There were also reports that Qaddafi loyalists were blocking off streets in Tripoli and setting up sniper positions in preparation for battle.
In recent days, members of the so-called Tripoli Brigade, a group of rebel fighters tasked with securing the capital after the fall of the government, were seen heading to a base in Zawiyah. On Friday, a brigade commander said the unit of roughly 1,000 fighters had been training in the western city of Nalut and expected to be deployed in the coming days.
In Zawiyah, even as Qaddafi forces continued to shell the city from the outskirts, residents began to emerge from their homes and took in the remains of their city, devastated by the battle for the central Martyrs’ Square.
Three bodies, identified as Qaddafi soldiers, lay covered in blankets at the edge of a plaza. “Mercenaries,” some residents said, but that was far from certain. The tall grass in the plaza was strewn with green and white government forms that had blown out of rocket holes in a nearby administrative building.
That building, as well as a bank and a hotel, had been used by the Qaddafi soldiers as snipers’ nests, the rebels said. The white park benches and paths below were marked with their bullets. On the grounds of the buildings, piles of military gear were left in a sign of a hasty retreat: a green flak jacket, a wooden trunk full of food and a toothbrush.
In a store, the Qaddafi soldiers had scrawled a message: “Libya wants Muammar el-Qaddafi.” All over the square, they left green flags.
The rebels, backed by NATO warplanes, had taken almost a week to drive the snipers out.

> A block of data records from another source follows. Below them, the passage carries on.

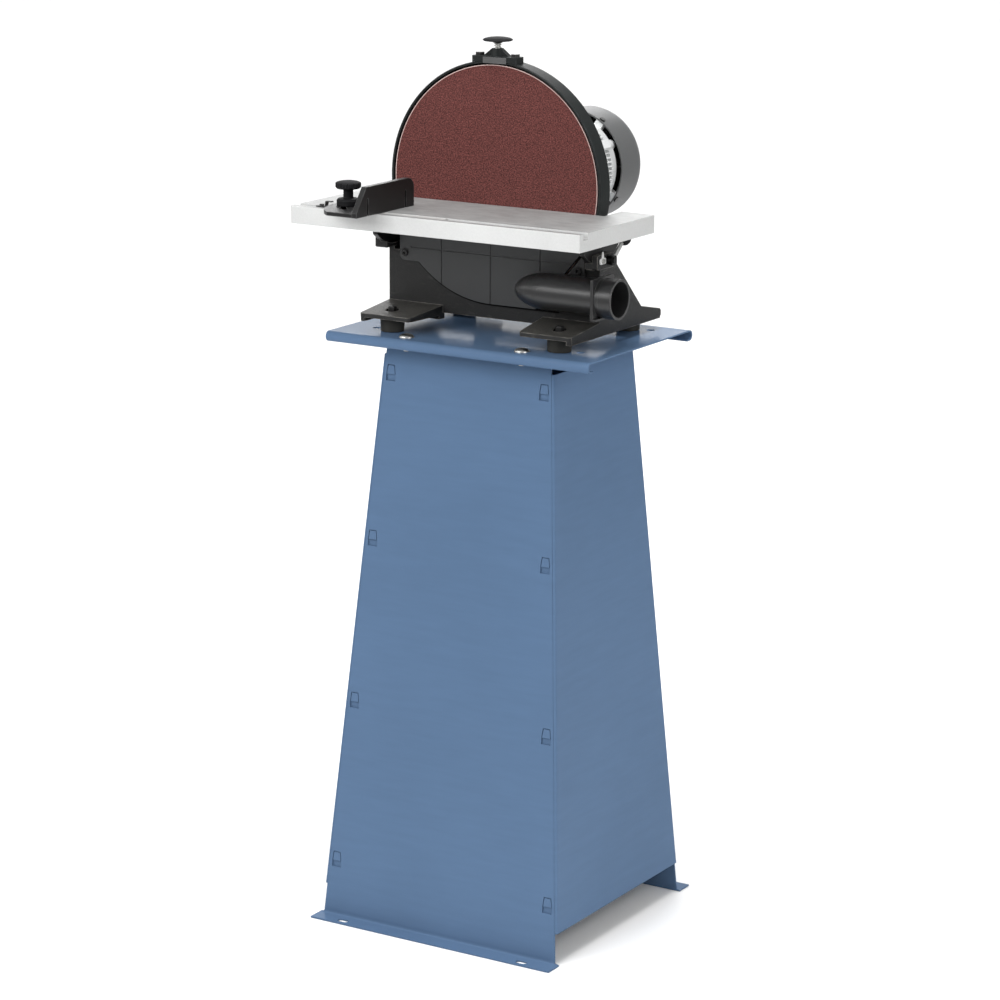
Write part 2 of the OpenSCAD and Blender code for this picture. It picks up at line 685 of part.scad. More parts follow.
// Round duct with a domed left end, g larger than the tube; its outer end follows in tail.
function dome(g) = [for (i = [0:12]) [(tube_r + g) * sin(i * 7.5),
    tube_x0 + nose_l - (nose_l + g) * cos(i * 7.5)]];
module duct(g, tail) {
    translate([0, tube_y, tube_z]) rotate([0, 90, 0]) rotate_extrude($fn = 64)
        polygon(concat(dome(g), tail));
}
module dust_port() {
    ri = tube_r - port_t;
    color([0.12, 0.12, 0.12]) difference() {
        union() {
            duct(0, [[tube_r, flange_x + 1], [spigot_r - 0.8, flange_x + 1], [spigot_r - 0.8, groove_x],
                [spigot_r, groove_x], [spigot_r, spigot_end], [0, spigot_end]]);
            along_y(cover_y0, cover_y1) intersection() {
                translate([seam_a[0] - 30, tube_z]) square([cover_x - seam_a[0] + 30, cover_top - tube_z]);
                seam_mask(1, 2);
            }
            // Square flange with its lower lip, then the hose spigot.
            along_x(flange_x, flange_x + flange_t) translate([tube_y, tube_z]) rounded(flange_w, flange_w, 2);
            block(flange_x, flange_x + flange_t + 4, tube_y - flange_w / 2, tube_y + flange_w / 2,
                tube_z - flange_w / 2, tube_z - flange_w / 2 + 2.5);
        }
        duct(-port_t, [[ri, flange_x + 2], [spigot_r - port_t, flange_x + 2],
            [spigot_r - port_t, spigot_end + 1], [0, spigot_end + 1]]);
        // Inlet from the dust chamber.
        block(tube_x0 + nose_l / 2, tube_x0 + nose_l + 6, tube_y + 8, wall_y + 2, tube_z - 11, tube_z + 11);
        screw_pocket(screw_x);
    }
}
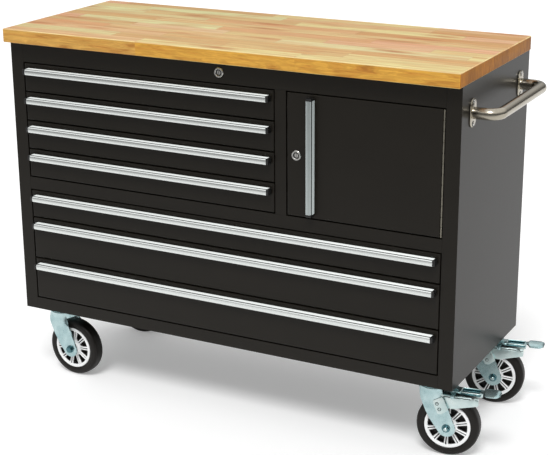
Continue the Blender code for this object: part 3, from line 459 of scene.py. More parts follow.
def swept(section, path, closed=False):
    # Each section point (u, v) lies at path + u * sideways + v * upward, for every step of the path;
    # sideways is level with the axis that the path leans on least
    section, path = np.array(section, float), np.array(path, float)
    ahead = headings(path, closed)
    guide = np.eye(3)[2 - np.argmin(np.abs(ahead).max(0)[::-1])]
    sideways = np.cross(ahead, guide)
    sideways /= np.linalg.norm(sideways, axis=1, keepdims=True)
    upward = np.cross(sideways, ahead)
    u, v = section[None, :, :1], section[None, :, 1:]
    points = path[:, None] + u * sideways[:, None] + v * upward[:, None]
    return surface(points, loopRows=closed, loopColumns=True, caps=not closed)


def circle(radius, sides):
    # radius times the cosine and sine of evenly spaced angles
    angle = np.linspace(0, 2 * math.pi, sides, endpoint=False)
    return radius * np.column_stack([np.cos(angle), np.sin(angle)])


def tube(path, radius, sides, closed=False):
    # A circle carried along a path
    return swept(circle(radius, sides), path, closed)


def walled(points, thickness):
    # A sheet with a wall: a second grid lies behind the first along its normals, and their borders are joined
    normal = np.cross(np.gradient(points, axis=0), np.gradient(points, axis=1))
    normal /= np.maximum(np.linalg.norm(normal, axis=2, keepdims=True), 1e-9)
    behind = points - thickness * normal
    rows, columns = points.shape[:2]
    loopPoints, faces = surface(np.concatenate([points, behind[:, ::-1]], axis=1), loopColumns=True)
    near = np.arange(columns - 1)
    far = 2 * columns - 1 - near
    for start in (0, (rows - 1) * 2 * columns):
        faces += (start + np.stack([near, near + 1, far - 1, far], 1)).tolist()
    return loopPoints, faces


def moved(shape, place=(0, 0, 0), turn=0.0, axis="Z", then=None):
    # A shape turned about an axis through the origin, then moved; then is a last matrix over both
    matrix = Matrix.Translation(place) @ Matrix.Rotation(math.radians(turn), 4, axis)
    matrix = np.array(then @ matrix if then else matrix)
    return shape[0] @ matrix[:3, :3].T + matrix[:3, 3], shape[1]


def boxOf(node):
    # Lowest and highest corner of a CAD node in cabinet millimetres
    return [(np.array(corner) - origin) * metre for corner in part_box(node)]


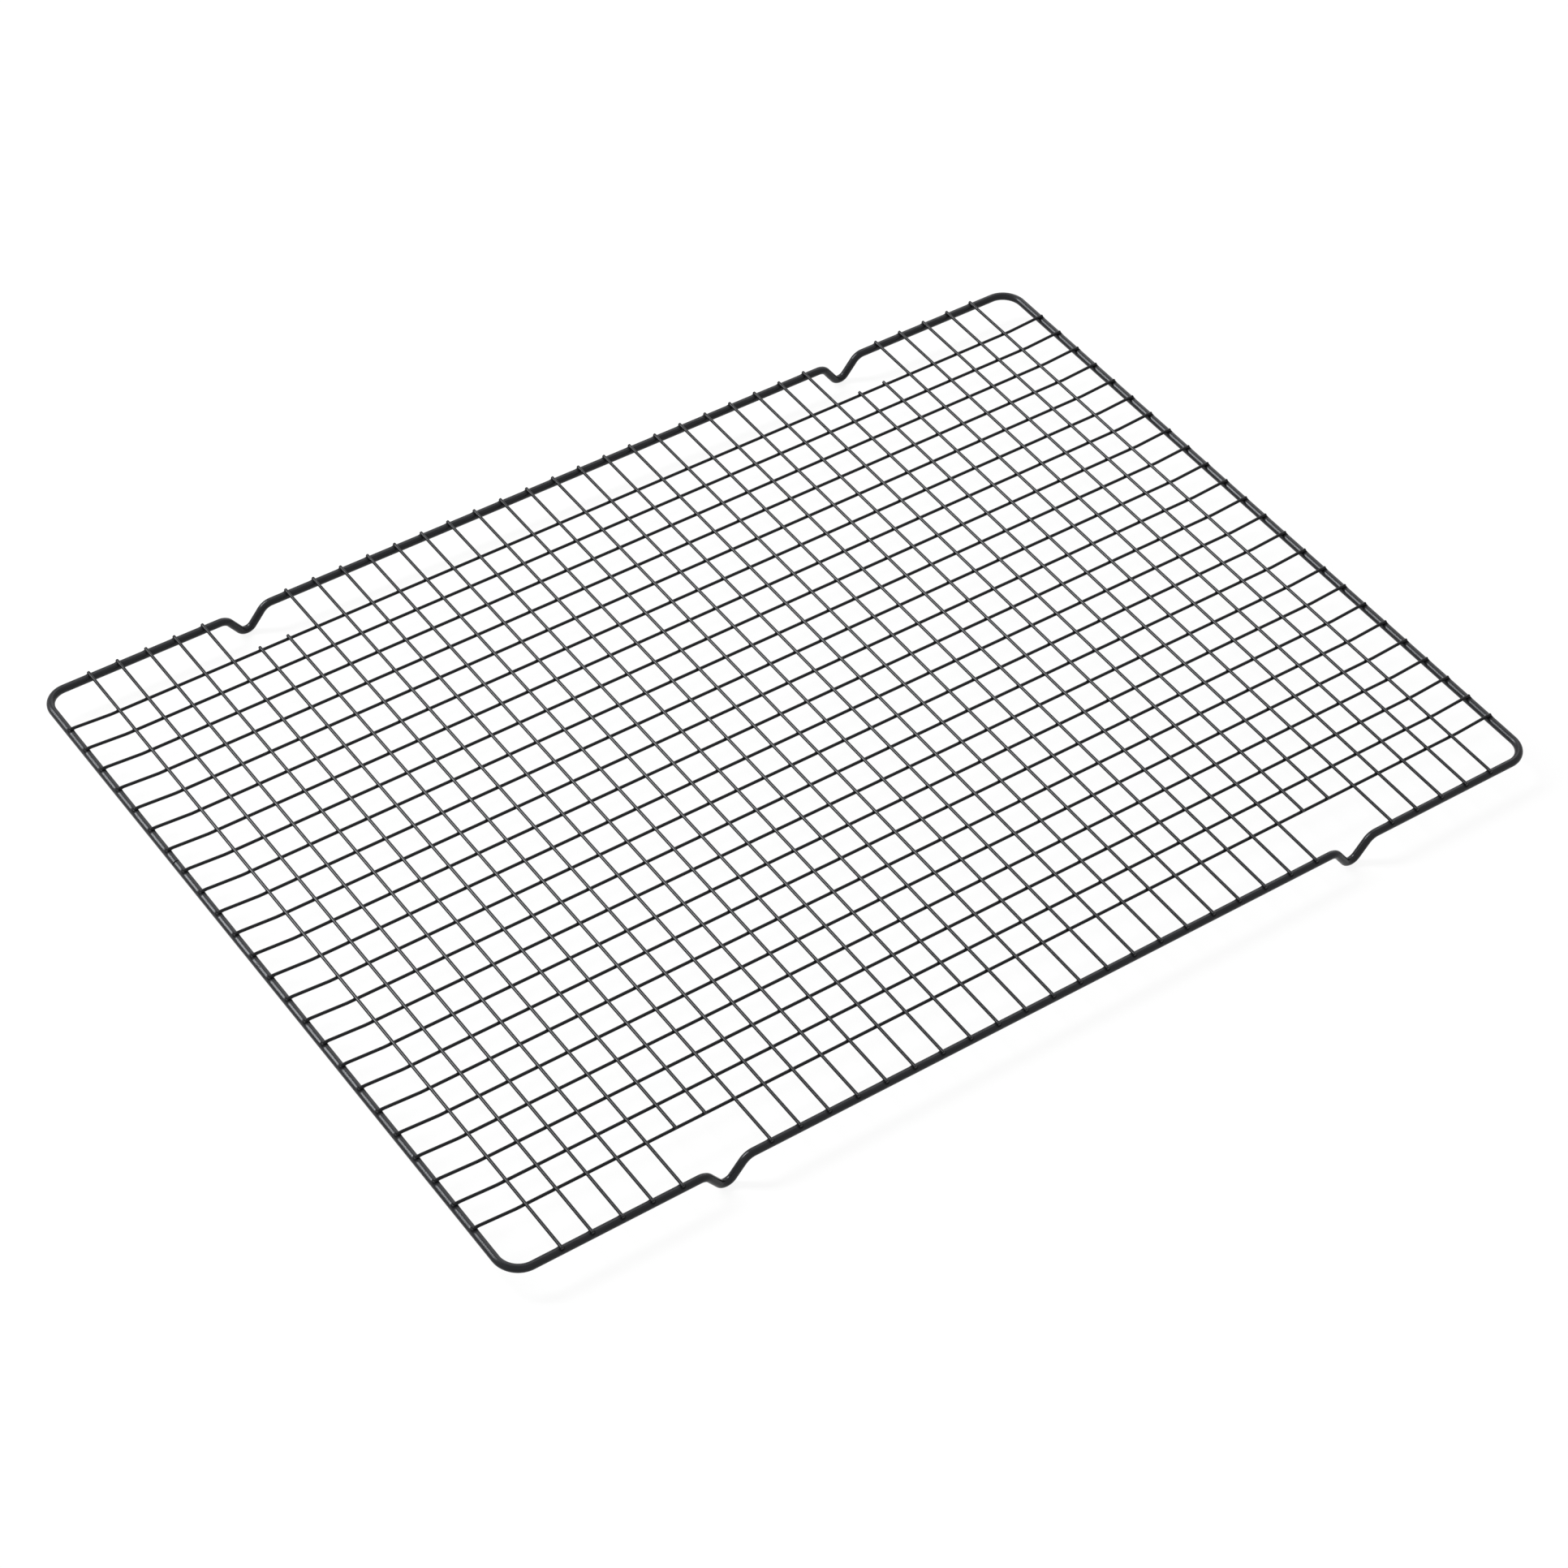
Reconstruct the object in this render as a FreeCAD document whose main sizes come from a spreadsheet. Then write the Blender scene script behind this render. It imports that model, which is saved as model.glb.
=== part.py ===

The hotel, the Jewel, was singed black from a fire on the upper floors. The top of the administrative building had collapsed under the force of a NATO bomb.
In the late afternoon, young men drove into the square and spun their cars around in tight circles, their screeching tires echoing off shattered buildings.
A man watching shook his head in stunned disbelief. “I swear to God,” he said, “freedom is beautiful.”